§ **RECORDS TO USE**:
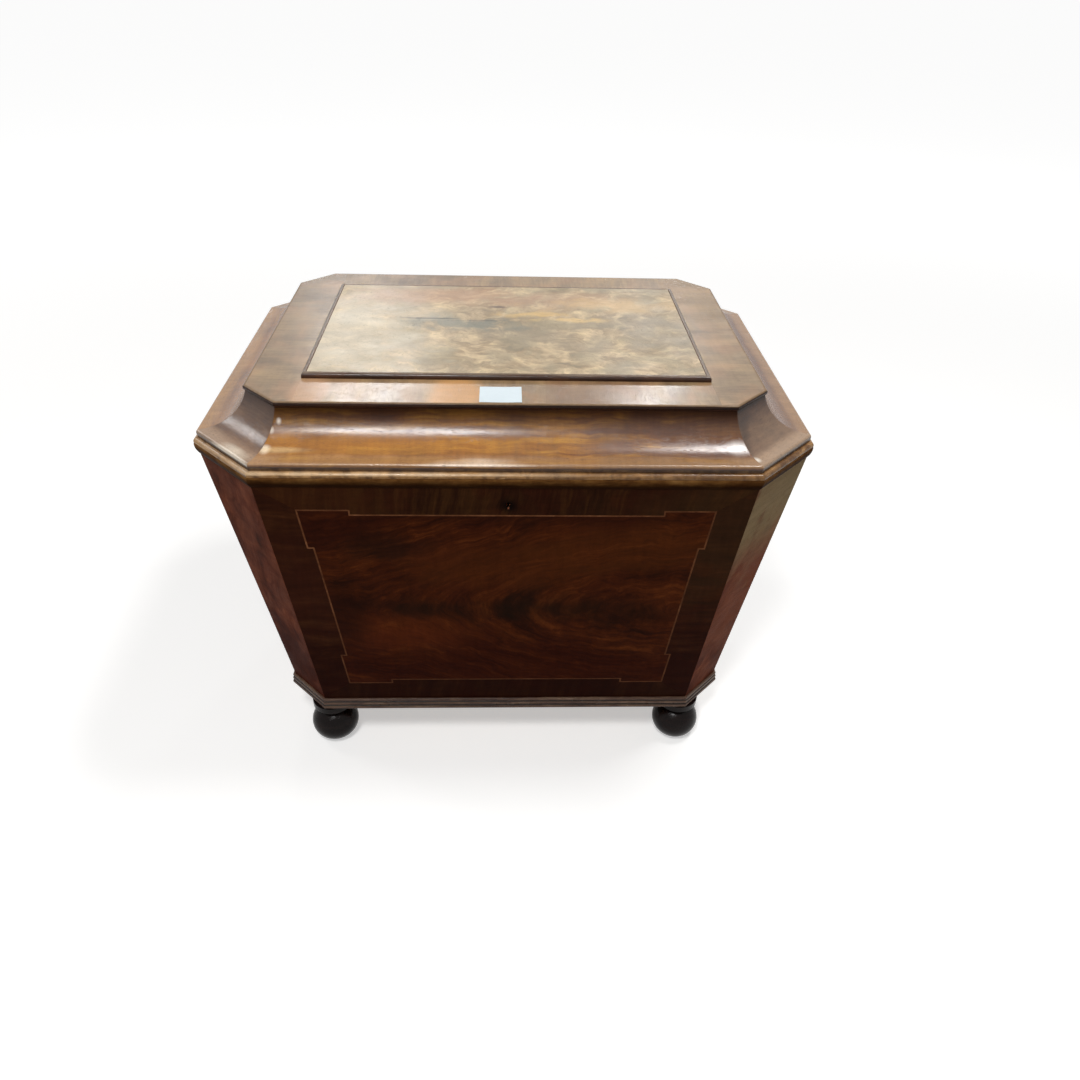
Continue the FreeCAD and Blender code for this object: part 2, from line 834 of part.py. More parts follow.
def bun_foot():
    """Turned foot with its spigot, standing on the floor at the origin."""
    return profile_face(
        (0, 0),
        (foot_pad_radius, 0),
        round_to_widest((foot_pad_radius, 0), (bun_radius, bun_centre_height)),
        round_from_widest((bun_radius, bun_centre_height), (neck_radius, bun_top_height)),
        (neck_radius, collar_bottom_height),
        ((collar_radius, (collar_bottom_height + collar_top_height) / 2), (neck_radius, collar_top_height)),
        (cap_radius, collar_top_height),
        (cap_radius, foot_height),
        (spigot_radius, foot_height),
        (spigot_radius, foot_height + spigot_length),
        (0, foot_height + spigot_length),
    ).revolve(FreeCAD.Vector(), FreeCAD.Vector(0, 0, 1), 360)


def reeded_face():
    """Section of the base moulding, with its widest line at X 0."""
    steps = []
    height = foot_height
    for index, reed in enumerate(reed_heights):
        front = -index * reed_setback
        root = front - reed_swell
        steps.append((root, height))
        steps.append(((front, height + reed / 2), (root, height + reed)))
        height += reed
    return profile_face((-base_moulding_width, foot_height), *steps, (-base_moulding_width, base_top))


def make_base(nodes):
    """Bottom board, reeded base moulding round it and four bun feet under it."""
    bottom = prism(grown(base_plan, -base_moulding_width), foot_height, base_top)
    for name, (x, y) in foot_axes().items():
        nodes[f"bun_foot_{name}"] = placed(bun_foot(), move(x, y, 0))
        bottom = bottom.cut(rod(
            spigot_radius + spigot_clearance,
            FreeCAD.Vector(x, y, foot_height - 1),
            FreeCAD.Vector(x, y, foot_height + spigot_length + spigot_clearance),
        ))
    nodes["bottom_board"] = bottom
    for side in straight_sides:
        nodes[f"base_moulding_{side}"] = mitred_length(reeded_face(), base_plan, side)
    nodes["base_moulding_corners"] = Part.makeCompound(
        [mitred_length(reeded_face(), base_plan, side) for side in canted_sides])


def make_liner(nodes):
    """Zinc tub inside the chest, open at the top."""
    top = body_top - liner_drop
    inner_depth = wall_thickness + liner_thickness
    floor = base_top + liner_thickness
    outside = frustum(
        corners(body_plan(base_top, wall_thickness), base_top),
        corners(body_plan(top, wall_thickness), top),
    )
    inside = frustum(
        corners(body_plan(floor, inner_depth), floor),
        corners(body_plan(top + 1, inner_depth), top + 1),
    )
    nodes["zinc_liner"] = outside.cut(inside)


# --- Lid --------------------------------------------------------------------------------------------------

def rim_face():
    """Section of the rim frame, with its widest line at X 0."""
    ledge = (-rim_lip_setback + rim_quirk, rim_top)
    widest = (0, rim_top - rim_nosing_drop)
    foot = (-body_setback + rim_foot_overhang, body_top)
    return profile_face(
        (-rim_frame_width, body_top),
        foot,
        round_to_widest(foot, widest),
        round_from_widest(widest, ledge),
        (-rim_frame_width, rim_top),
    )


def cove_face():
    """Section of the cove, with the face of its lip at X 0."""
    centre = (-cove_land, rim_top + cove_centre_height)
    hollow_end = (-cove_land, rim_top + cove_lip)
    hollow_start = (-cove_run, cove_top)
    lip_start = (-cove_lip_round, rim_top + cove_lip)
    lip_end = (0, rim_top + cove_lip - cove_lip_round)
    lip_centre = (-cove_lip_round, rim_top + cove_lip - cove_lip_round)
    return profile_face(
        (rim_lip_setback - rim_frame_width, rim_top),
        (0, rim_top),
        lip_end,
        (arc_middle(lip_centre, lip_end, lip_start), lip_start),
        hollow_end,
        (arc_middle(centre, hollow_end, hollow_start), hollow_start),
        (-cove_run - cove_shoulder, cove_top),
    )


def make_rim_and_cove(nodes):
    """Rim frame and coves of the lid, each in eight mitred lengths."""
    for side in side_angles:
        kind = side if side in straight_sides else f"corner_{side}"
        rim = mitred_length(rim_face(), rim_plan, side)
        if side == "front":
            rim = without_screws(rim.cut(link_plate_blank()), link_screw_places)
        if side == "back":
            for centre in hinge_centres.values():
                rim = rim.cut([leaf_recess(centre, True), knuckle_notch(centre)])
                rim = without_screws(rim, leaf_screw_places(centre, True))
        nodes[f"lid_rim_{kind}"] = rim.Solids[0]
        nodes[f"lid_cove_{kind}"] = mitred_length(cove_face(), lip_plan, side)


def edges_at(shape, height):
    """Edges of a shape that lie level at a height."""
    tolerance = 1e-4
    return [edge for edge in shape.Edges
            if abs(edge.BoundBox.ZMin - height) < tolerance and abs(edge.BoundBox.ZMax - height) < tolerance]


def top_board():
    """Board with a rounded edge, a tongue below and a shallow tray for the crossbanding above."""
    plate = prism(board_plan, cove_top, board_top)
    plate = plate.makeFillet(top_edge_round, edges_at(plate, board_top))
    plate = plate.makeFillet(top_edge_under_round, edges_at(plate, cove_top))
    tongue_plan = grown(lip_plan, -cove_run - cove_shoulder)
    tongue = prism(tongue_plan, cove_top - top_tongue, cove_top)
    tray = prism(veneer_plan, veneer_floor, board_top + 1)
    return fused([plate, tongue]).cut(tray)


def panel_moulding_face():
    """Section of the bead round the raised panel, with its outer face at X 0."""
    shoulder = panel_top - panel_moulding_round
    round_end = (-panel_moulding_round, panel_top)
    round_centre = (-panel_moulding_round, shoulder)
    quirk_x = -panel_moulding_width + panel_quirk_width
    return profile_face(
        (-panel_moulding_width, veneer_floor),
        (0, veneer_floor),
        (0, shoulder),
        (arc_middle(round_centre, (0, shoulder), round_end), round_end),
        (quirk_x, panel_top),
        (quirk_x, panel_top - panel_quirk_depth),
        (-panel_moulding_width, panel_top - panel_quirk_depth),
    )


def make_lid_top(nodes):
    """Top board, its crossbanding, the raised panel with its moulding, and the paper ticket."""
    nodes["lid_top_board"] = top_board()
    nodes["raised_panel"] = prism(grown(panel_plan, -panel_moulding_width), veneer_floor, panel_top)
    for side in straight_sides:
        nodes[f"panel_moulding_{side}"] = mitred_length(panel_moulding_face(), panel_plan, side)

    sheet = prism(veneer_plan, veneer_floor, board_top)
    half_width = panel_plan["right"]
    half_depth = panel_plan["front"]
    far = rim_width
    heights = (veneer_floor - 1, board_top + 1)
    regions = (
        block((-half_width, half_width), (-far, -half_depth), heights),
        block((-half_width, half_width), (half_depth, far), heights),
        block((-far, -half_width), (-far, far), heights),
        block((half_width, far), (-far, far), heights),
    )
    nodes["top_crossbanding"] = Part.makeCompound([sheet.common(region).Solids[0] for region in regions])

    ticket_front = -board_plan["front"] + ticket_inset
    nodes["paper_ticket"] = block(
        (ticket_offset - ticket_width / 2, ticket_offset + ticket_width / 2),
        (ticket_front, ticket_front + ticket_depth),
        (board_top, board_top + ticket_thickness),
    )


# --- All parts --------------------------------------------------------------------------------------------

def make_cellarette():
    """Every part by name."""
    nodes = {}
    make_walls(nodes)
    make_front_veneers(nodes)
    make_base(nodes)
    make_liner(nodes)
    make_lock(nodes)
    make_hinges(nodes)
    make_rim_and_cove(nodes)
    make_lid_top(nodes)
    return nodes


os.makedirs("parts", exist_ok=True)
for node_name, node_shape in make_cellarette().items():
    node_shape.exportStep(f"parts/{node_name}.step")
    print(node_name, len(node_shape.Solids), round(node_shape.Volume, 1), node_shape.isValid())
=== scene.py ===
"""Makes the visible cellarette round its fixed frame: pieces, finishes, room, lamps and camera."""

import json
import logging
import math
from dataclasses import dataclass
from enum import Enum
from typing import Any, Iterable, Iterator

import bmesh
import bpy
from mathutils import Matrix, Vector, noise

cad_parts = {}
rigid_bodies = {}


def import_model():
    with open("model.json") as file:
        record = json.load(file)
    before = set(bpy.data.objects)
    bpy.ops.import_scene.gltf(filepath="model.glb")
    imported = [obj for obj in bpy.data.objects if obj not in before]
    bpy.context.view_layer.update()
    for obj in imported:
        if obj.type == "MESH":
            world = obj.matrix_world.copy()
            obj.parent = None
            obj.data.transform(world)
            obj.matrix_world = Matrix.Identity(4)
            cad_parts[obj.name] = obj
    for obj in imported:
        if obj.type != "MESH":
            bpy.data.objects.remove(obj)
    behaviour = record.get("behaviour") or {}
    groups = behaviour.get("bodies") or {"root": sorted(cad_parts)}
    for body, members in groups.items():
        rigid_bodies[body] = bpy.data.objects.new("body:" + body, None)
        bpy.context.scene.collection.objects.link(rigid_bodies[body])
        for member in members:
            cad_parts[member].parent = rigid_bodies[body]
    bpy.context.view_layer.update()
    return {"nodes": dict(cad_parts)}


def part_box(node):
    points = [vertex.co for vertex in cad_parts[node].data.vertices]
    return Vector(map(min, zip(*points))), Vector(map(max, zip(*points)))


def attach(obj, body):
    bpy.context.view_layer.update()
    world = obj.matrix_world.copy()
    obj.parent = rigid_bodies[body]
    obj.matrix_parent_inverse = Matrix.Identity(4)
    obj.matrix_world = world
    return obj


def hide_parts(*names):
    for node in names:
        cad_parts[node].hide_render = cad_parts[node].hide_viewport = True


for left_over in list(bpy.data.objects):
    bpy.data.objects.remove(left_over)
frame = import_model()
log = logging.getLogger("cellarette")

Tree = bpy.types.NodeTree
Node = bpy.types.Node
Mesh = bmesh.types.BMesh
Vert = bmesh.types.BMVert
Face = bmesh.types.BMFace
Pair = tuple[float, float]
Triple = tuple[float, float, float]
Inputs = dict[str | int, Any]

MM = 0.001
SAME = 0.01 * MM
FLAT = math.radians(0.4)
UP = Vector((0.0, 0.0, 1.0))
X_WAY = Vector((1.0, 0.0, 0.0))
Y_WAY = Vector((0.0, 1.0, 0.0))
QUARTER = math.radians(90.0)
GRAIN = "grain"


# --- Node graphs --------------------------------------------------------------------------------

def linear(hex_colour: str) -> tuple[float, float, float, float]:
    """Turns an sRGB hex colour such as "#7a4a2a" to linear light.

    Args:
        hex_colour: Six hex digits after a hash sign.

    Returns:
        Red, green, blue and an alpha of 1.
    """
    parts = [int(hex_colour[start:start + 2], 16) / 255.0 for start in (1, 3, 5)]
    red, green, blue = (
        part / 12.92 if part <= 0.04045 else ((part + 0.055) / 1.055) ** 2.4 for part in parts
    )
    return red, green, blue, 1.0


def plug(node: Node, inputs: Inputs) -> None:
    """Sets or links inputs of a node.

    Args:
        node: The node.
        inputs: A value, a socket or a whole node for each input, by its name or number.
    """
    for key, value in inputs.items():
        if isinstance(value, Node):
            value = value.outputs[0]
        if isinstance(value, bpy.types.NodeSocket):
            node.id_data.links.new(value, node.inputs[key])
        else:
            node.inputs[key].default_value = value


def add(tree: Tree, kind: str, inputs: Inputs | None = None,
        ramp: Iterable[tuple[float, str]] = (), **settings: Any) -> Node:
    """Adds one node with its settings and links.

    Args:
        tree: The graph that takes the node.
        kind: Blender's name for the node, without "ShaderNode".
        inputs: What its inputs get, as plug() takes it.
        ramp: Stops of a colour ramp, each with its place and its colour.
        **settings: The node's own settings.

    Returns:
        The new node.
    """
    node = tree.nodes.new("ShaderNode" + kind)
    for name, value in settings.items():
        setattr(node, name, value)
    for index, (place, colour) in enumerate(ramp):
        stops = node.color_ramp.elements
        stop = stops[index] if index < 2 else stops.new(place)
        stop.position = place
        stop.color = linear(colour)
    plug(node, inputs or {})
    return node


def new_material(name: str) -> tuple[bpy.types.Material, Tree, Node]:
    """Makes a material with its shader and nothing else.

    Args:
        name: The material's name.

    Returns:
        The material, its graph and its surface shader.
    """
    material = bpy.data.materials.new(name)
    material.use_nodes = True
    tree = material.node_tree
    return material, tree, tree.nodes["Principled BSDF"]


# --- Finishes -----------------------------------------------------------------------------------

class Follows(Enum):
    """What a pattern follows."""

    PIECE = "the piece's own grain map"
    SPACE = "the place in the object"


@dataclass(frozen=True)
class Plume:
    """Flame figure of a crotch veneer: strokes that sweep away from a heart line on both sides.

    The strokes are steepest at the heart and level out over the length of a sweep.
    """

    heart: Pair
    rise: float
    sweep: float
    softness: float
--
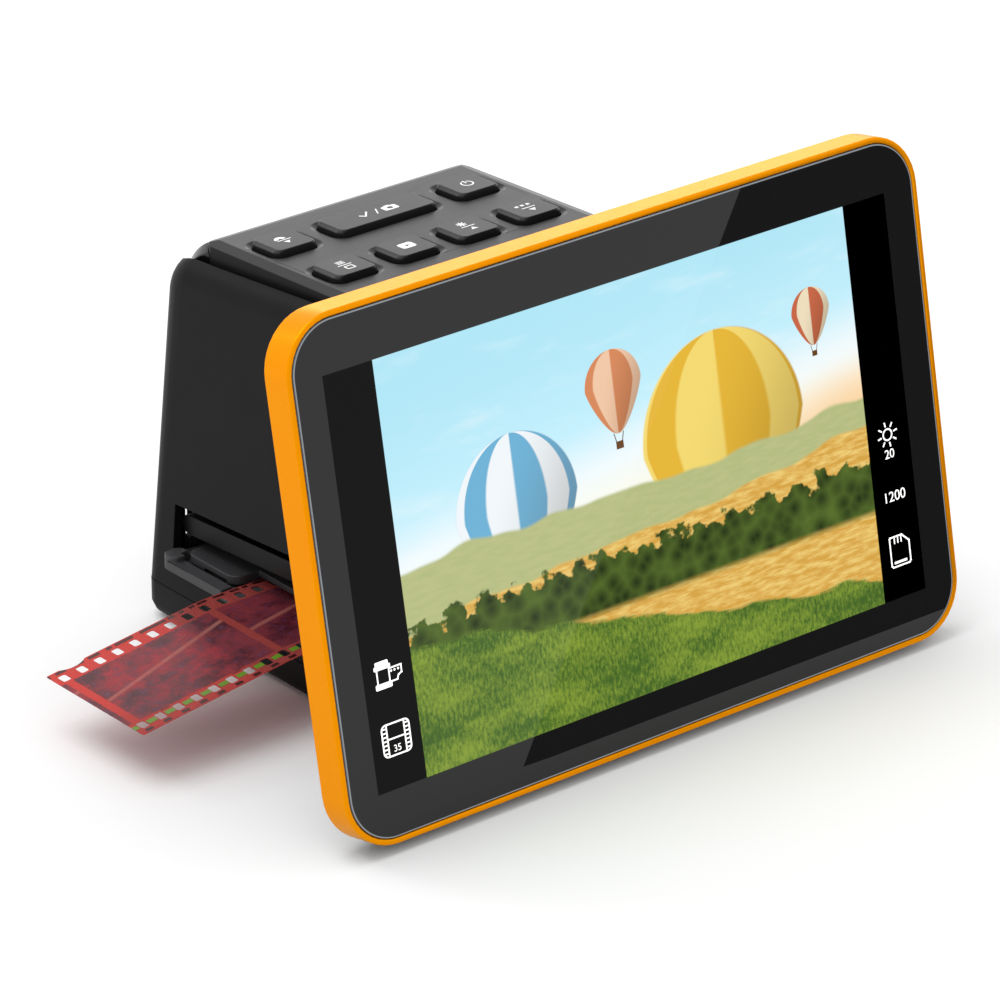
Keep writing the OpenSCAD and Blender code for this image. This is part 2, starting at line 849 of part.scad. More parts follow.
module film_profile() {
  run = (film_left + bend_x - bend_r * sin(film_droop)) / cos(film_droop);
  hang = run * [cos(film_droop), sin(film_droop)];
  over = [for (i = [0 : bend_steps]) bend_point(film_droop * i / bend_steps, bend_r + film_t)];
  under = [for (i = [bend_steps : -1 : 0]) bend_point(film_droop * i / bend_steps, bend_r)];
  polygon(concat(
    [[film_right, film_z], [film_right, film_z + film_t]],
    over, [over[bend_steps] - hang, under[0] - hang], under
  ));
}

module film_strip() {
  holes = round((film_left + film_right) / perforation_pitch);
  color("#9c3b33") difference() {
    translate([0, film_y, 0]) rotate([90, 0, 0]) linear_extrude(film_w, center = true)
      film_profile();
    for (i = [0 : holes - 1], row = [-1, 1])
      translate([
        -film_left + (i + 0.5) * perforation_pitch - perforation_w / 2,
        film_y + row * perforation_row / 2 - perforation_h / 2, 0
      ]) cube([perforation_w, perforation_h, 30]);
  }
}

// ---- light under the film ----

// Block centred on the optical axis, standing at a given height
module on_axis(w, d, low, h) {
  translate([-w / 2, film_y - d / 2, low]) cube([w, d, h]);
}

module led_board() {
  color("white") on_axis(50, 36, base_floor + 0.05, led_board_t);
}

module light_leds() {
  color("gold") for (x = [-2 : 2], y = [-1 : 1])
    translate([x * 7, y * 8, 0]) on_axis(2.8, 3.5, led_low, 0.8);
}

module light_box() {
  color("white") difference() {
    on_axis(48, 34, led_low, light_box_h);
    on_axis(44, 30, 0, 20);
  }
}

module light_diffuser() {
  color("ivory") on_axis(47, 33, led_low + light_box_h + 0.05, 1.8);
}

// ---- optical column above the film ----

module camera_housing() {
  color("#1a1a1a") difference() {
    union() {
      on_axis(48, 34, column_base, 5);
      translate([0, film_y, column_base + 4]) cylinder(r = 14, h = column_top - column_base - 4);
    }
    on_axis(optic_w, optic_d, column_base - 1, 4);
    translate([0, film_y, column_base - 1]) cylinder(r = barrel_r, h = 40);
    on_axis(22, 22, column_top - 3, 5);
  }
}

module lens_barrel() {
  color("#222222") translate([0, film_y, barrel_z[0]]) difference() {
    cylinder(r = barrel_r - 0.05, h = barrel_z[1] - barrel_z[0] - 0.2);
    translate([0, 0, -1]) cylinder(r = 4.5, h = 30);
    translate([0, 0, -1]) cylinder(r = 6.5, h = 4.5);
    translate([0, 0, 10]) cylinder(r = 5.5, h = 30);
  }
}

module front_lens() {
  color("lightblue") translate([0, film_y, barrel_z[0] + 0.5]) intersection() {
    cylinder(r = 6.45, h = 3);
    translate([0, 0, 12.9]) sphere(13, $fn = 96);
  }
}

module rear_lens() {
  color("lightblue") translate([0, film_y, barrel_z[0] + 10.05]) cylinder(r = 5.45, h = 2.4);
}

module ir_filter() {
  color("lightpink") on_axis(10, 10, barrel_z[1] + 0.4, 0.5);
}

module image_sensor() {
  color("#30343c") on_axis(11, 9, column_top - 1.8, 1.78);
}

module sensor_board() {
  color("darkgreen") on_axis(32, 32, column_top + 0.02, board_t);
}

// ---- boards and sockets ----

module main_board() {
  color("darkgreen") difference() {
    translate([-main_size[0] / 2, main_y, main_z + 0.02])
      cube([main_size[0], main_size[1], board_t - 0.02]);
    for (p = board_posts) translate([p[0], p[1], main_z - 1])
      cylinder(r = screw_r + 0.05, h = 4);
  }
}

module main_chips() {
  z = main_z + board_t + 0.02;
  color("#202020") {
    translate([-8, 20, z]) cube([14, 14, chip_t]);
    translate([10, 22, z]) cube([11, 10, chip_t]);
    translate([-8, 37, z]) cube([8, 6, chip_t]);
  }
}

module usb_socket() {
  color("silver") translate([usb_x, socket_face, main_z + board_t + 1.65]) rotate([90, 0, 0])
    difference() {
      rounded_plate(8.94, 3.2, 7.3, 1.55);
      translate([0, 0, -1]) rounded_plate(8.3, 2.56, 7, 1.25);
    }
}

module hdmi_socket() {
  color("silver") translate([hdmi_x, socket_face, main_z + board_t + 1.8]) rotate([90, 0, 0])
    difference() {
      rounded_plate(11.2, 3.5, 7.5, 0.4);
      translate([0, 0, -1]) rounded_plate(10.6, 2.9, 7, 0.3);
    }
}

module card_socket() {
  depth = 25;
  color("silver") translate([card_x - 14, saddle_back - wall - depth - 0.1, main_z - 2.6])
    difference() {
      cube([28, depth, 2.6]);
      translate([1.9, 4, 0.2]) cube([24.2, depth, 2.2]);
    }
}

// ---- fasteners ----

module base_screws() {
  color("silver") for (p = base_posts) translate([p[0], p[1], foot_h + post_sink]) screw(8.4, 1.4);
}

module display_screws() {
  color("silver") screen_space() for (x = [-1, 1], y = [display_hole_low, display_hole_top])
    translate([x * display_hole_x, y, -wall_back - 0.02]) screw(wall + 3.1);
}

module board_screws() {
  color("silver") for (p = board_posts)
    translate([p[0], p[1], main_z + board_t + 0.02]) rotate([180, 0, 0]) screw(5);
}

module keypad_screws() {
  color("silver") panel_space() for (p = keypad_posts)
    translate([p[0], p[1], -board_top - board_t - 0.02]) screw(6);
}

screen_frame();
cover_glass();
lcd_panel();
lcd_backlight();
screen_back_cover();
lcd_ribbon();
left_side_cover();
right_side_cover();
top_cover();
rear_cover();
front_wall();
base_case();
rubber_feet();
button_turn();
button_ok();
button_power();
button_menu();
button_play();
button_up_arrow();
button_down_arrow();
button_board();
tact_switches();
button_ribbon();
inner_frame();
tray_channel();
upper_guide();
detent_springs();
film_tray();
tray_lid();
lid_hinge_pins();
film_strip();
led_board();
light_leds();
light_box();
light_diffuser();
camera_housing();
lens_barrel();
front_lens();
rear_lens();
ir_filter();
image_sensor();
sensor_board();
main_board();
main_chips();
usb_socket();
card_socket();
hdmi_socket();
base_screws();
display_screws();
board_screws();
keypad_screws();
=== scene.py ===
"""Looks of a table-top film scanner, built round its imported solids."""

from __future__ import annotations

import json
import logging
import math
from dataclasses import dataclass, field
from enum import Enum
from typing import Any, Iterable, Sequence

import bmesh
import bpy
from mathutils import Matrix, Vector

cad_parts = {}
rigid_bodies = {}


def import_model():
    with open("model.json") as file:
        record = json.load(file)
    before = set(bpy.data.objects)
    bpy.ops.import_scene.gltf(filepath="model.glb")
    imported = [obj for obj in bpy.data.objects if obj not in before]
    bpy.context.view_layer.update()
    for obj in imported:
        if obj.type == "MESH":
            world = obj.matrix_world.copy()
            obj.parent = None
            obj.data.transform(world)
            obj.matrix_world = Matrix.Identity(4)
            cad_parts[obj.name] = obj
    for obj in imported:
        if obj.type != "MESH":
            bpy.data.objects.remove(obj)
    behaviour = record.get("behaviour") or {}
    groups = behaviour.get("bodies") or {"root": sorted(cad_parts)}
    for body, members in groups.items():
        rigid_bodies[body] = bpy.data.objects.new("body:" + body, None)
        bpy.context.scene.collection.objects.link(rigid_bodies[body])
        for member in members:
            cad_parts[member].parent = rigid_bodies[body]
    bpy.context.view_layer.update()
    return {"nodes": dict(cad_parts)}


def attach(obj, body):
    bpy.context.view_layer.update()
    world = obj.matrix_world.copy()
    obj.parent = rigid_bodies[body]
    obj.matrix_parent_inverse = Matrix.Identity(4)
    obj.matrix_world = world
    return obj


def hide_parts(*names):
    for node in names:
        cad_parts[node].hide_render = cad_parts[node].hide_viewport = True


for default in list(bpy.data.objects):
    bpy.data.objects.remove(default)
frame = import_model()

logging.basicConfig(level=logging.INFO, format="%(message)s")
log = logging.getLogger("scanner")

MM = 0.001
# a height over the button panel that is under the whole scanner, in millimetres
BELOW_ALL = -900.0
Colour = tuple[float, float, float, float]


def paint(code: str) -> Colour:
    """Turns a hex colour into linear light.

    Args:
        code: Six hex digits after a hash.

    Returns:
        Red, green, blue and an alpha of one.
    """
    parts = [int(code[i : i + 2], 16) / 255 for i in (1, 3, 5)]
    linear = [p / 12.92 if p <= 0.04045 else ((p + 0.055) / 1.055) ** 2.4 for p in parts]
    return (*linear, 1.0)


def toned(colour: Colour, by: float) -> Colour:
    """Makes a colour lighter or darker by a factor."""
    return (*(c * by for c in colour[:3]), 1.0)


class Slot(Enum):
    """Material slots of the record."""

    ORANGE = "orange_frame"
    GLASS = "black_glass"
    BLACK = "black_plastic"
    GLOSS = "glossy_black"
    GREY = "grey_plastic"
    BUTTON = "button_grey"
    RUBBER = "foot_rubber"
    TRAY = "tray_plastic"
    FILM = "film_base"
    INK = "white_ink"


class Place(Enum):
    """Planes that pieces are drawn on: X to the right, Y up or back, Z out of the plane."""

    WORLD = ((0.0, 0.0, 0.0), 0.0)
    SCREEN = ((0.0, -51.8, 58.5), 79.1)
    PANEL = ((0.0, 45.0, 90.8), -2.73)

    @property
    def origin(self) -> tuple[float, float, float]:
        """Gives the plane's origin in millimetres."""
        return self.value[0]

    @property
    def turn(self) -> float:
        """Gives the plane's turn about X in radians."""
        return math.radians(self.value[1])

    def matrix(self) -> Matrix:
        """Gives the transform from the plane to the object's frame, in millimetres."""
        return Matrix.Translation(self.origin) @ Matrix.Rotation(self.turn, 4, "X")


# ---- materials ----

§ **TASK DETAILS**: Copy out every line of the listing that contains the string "root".

§ **RESPONSE TO THE TASK**:
        root = front - reed_swell
        steps.append((root, height))
        steps.append(((front, height + reed / 2), (root, height + reed)))
    groups = behaviour.get("bodies") or {"root": sorted(cad_parts)}
    groups = behaviour.get("bodies") or {"root": sorted(cad_parts)}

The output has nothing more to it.